Tregua congelata, a Damasco battaglia per l’acqua
Siria Esercito Libero e islamisti sospendono il cessate il fuoco e accusano di violazioni il governo che ribatte: il target è l’ex al-Nusra
Siria Esercito Libero e islamisti sospendono il cessate il fuoco e accusano di violazioni il governo che ribatte: il target è l’ex al-Nusra
Tregua congelata: è l’annuncio di Esercito Libero Siriano e Jaysh al Fatah, federazione di gruppi islamisti tra cui Ahrar al-Sham ma anche l’ex al-Nusra. Il negoziato previsto per questo mese ad Astana, aggiungono, è sospeso. Il motivo sono «le violazioni» compiute dal governo nei primi giorni di cessate il fuoco. In particolare, scrivono, «il regime e i suoi alleati non hanno interrotto il fuoco e hanno compiuto frequenti violazioni, soprattutto nelle zone di Wadi Barada e Ghouta est».
Le due comunità intorno a Damasco sono teatro negli ultimi giorni di scontri tra i due fronti, ma le fonti locali non sanno dire con certezza chi abbia iniziato e quali milizie siano coinvolte. Secondo Damasco, i raid hanno avuto come target i qaedisti dell’ex al-Nusra, esclusi dalla tregua dello scorso giovedì insieme all’Isis e ai kurdi di Rojava.
Il braccio siriano di al Qaeda (fuoriuscito a luglio dalla casa-madre per mera convenienza, non per un allontanamento da ideologia o strategia) è accusato di aver introdotto del carburante nella rete idrica a Wadi Barada, dove si trova l’omonimo fiume che copre il 70% del fabbisogno della città, interrompendo l’afflusso d’acqua corrente verso la capitale: dal 22 dicembre, dicono le Nazioni Unite, quattro milioni di damasceni sono senz’acqua.

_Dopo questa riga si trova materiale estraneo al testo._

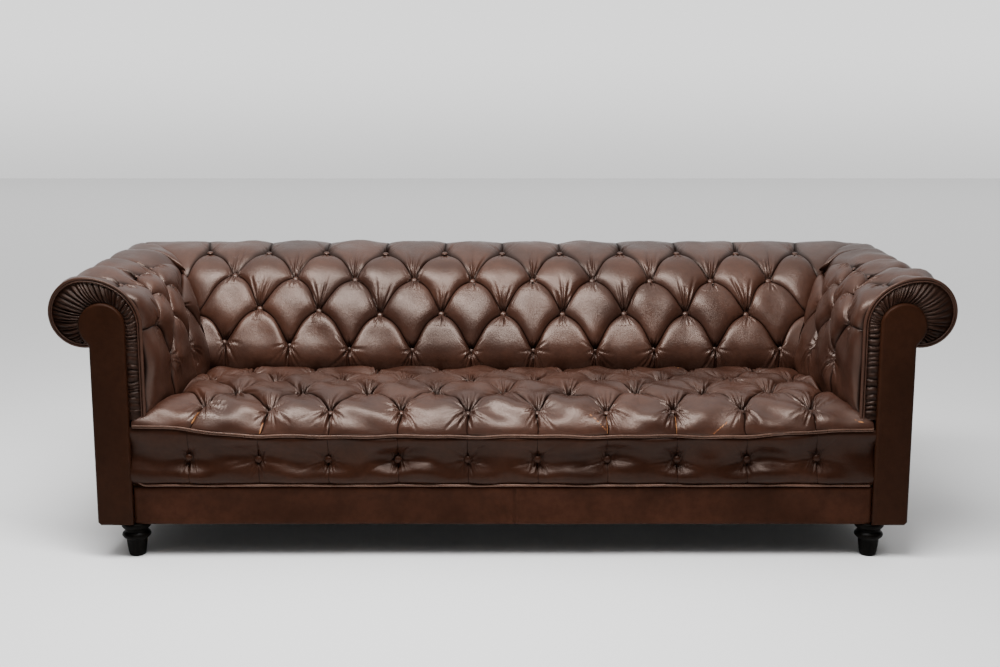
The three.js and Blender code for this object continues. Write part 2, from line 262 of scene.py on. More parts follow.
class Section:
    """The outline that a padded cover follows across the piece, through a few points in millimetres."""

    def __init__(self, points, count=600):
        knots = np.array(points, float) * MM
        reach = np.concatenate([[0], np.cumsum(np.hypot(*np.diff(knots, axis=0).T))])
        slopes = np.stack([np.gradient(knots[:, i], reach) for i in (0, 1)], axis=1)
        at = np.linspace(0, reach[-1], count)
        i = np.clip(np.searchsorted(reach, at) - 1, 0, len(reach) - 2)
        span = (reach[i + 1] - reach[i])[:, None]
        t = ((at - reach[i]) / (reach[i + 1] - reach[i]))[:, None]
        self.line = (
            (2 * t**3 - 3 * t**2 + 1) * knots[i]
            + (t**3 - 2 * t**2 + t) * span * slopes[i]
            + (3 * t**2 - 2 * t**3) * knots[i + 1]
            + (t**3 - t**2) * span * slopes[i + 1]
        )
        self.reach = np.concatenate([[0], np.cumsum(np.hypot(*np.diff(self.line, axis=0).T))])
        self.length = self.reach[-1]
        along = np.gradient(self.line, self.reach, axis=0)
        along /= np.linalg.norm(along, axis=1)[:, None]
        self.outward = np.stack([-along[:, 1], along[:, 0]], axis=1)

    def at(self, v, h):
        """The points at distance v round the section and height h above it."""
        v = np.asarray(v, float)
        spot = [np.interp(v, self.reach, self.line[:, i]) for i in (0, 1)]
        turn = [np.interp(v, self.reach, self.outward[:, i]) for i in (0, 1)]
        size = np.hypot(*turn)
        return [s + h * n / size for s, n in zip(spot, turn)]

    def find(self, axis, value, after=0.0):
        """The distance round the section at which its coordinate first passes a value, in millimetres."""
        values = self.line[:, axis] - value * MM
        for i in range(1, len(values)):
            if self.reach[i] > after and values[i - 1] * values[i] <= 0:
                return float(self.reach[i])
        raise ValueError(f"the section never reaches {value}")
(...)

E l’avanzata governativa nella zona – circondata dall’esercito da metà 2015 – continua, sebbene le opposizioni considerate legittime insistano nel dire che dell’ex al-Nusra non c’è traccia. Eppure gli stessi gruppi della federazione Jaysh al-Islam ne sono alleati, un’ipocrisia che indebolisce alla base la soluzione politica da cercare in Kazakistan.
Di date certe non ce ne sono ancora: la scorsa settimana uno dei consiglieri dell’inviato Onu de Mistura indicava il 20 gennaio come limite massimo. Prima dell’entrata alla Casa Bianca del nuovo presidente Trump. Subito dopo, l’8 febbraio, si aprirà il previsto tavolo delle Nazioni Unite che potrebbe seguire le orme tracciate da quello russo-turco.
Ma resta da vedere cosa uscirà dal campo di battaglia, se la tregua sarà in grado di reggere. È possibile che la Turchia, interessata a salvaguardare il rinnovato rapporto con la Russia e allo stesso tempo a non veder definitivamente distrutti i gruppi islamisti sostenuti per anni, ci metta una pezza. Dopotutto Mosca ha mostrato al momento l’intenzione di non colpire Idlib, dove gli islamisti evacuati da Aleppo sono stati trasferiti.
Sarebbero stati portati anche lungo il confine turco dove oggi Ankara gode del sostegno russo: proseguono i raid congiunti su al-Bab, controllata dall’Isis. Ma, come riportano ogni giorno i media indipendenti kurdi, l’obiettivo non è lo Stato Islamico: ieri il distretto di Manbij (dichiarato obiettivo del presidente Erdogan) è stata bombardata dai jet turchi, ferendo 15 civili e uccidendone due.